Honda claims combined-cycle fuel consumption of 6.6 litres per 100km, and it runs on cheap 91 RON fuel. On our mixed test route with no special focus on economy driving, we managed a respectable average of 7.5L/100km. Fine for the class.
Actually, ‘fine’ seems to be a byword for the drivetrain as a whole. Never ‘great’ or ‘special’, but serviceable, willing and honest. And given Honda’s impeccable track record, probably reliable too.
Dynamically speaking, the HR-V lacks the flat body control and eager turn-in of the Mazda, Suzuki and co. It’s a crossover SUV and feels a touch floaty like one, though its steering has a little more resistance than some, giving that solitary element a divergent sporty feel.
The urban ride is relatively well controlled, though initial impact is notable, and you thump a little over big obstacles such as speed bumps compared to the absolute class-leaders (such as the Qashqai) which really iron out roads.
There’s also a little more tyre noise intrusion over coarse-chip roads than some SUVs out there.
However, the Honda is never uncomfortable, particularly. That word ‘fine’ once again comes to mind… Dynamically decent, serviceable, but never quite the fun and sporty offering Honda’s marketing has purported it to be.
But, and far be it for us to speak for others, we’d presume most buyers after this type of car (singles, young families and empty nesters, predominately) don’t give a single damn about this factor.

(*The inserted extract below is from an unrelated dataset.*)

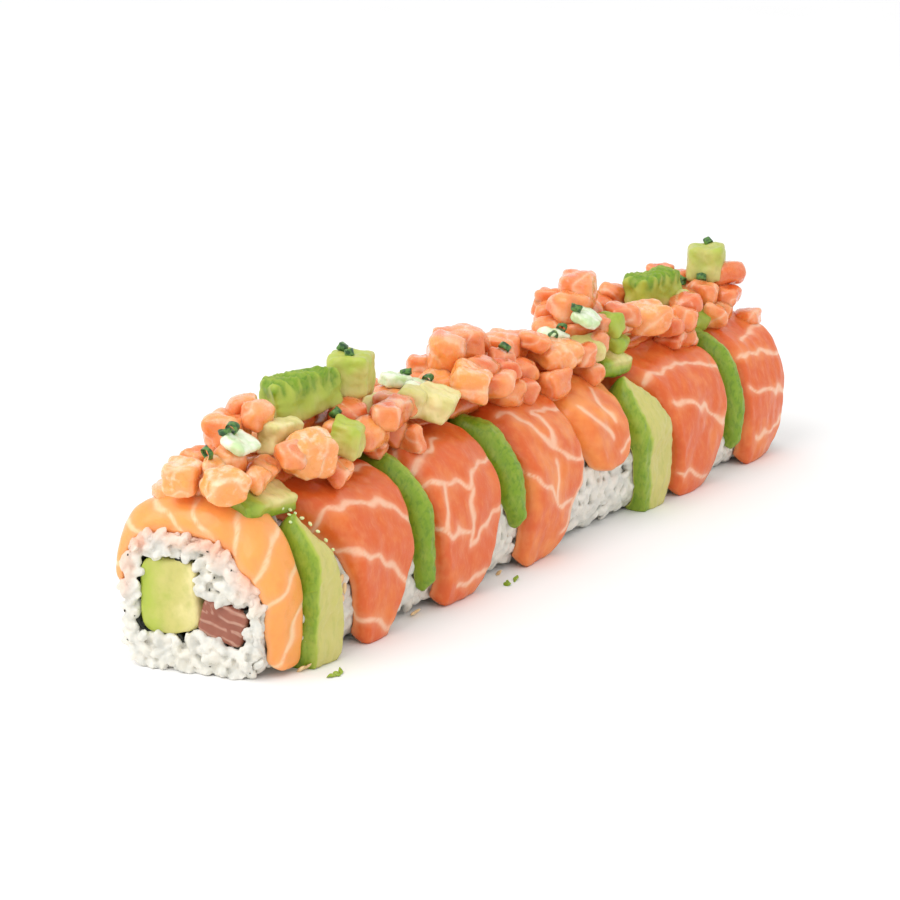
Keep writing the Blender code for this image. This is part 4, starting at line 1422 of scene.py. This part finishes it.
def colour(name, description, hex_code):
    """A colour setting whose default is an sRGB hex colour."""
    return bpy.props.FloatVectorProperty(
        name=name, description=description, default=linear(hex_code), subtype="COLOR", size=4, min=0, max=1)


class UramakiSettings(bpy.types.PropertyGroup):
    """Sizes and colours a maker would change."""

    grain_length: bpy.props.FloatProperty(
        name="Grain length", description="Length of a cooked rice grain",
        default=5.4 * MM, min=0.003, max=0.008, unit="LENGTH")
    grain_width: bpy.props.FloatProperty(
        name="Grain width", description="Width of a cooked rice grain",
        default=2.75 * MM, min=0.001, max=0.004, unit="LENGTH")
    core_inset: bpy.props.FloatProperty(
        name="Core inset", description="How far the packed rice lies under its outer grains",
        default=1.1 * MM, min=0.0, max=0.003, unit="LENGTH")
    flesh_step: bpy.props.FloatProperty(
        name="Flesh detail", description="Distance between two points on a slice of fish or avocado",
        default=0.65 * MM, min=0.0003, max=0.003, unit="LENGTH")
    seed: bpy.props.IntProperty(
        name="Seed", description="Changes how the loose grains and dice fall", default=7, min=0)
    rice_white: colour("Rice", "Lightest colour of the cooked rice", "E8E4DA")
    avocado_skin: colour("Avocado under the skin", "Green of avocado nearest its skin", "789A1A")
    avocado_middle: colour("Avocado middle", "Lime of avocado halfway to the stone", "AEBC48")
    avocado_heart: colour("Avocado heart", "Yellow of avocado nearest its stone", "EADC9E")
    salmon_orange: colour("Orange salmon", "Lightest flesh of the salmon", "F9A454")
    salmon_coral: colour("Coral salmon", "Deepest flesh of the salmon", "DC6226")
    tuna_dark: colour("Dark tuna", "Darkest flesh of the tuna", "824434")
    tuna_light: colour("Light tuna", "Lightest flesh of the tuna", "A66852")


class StageSettings(bpy.types.PropertyGroup):
    """Light and surface a maker would change."""

    surface_size: bpy.props.FloatProperty(
        name="Surface size", description="Side of the pale surface under the roll",
        default=8.0, min=1.0, max=20.0, unit="LENGTH")
    sky: bpy.props.FloatVectorProperty(
        name="Sky colour", description="Colour of the soft light from all round",
        default=linear("FFFFFF")[:3], subtype="COLOR", size=3, min=0.0, max=1.0)
    sky_strength: bpy.props.FloatProperty(
        name="Sky strength", description="Brightness of the soft light from all round",
        default=1.0, min=0.0, max=5.0)
    key_power: bpy.props.FloatProperty(
        name="Key light", description="Power of the large light above and in front",
        default=9.0, min=0.0, max=500.0, subtype="POWER", unit="POWER")
    key_size: bpy.props.FloatProperty(
        name="Key size", description="Side of the large light, which sets how soft its shadows are",
        default=1.1, min=0.1, max=5.0, unit="LENGTH")
    key_place: bpy.props.FloatVectorProperty(
        name="Key place", description="Place of the large light, which faces the roll's middle",
        default=(-0.9, 0.25, 1.1), subtype="TRANSLATION", size=3)
    lens: bpy.props.FloatProperty(
        name="Lens", description="Focal length of the camera in millimetres",
        default=118.0, min=20.0, max=300.0)


# ---------------------------------------------------------------- operators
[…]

Now, LaneWatch. We touched on this earlier, but it deserves a paragraph of its own. When you indicate left, a small camera projects a view of the road on to the touchscreen, making it a pseudo blind-spot monitor. It can also be engaged by a small button on the indicator talk. It’s a still shame it can’t show the right-hand side of the car for lane changes, though.
One area that will matter to all and sundry is ownership costs. Honda’s three-year/100,000km warranty is merely average these days, while Honda now offers the de-rigeur capped-price servicing (which it calls Honda Tailored Servicing).
Every visit is capped at $298 at present rates than can change, though the intervals are only 10,000km. The first 60,000km of servicing will cost you a minimum of $1788 plus incidentals. A petrol Mazda CX-3 over the same period is about the same.
So that’s the Honda HR-V VTi-S, a car that remains an excellent offering in the small SUV market almost 18 months since it launched, particularly for those who value a flexible cabin with lots of space and decent features most of all.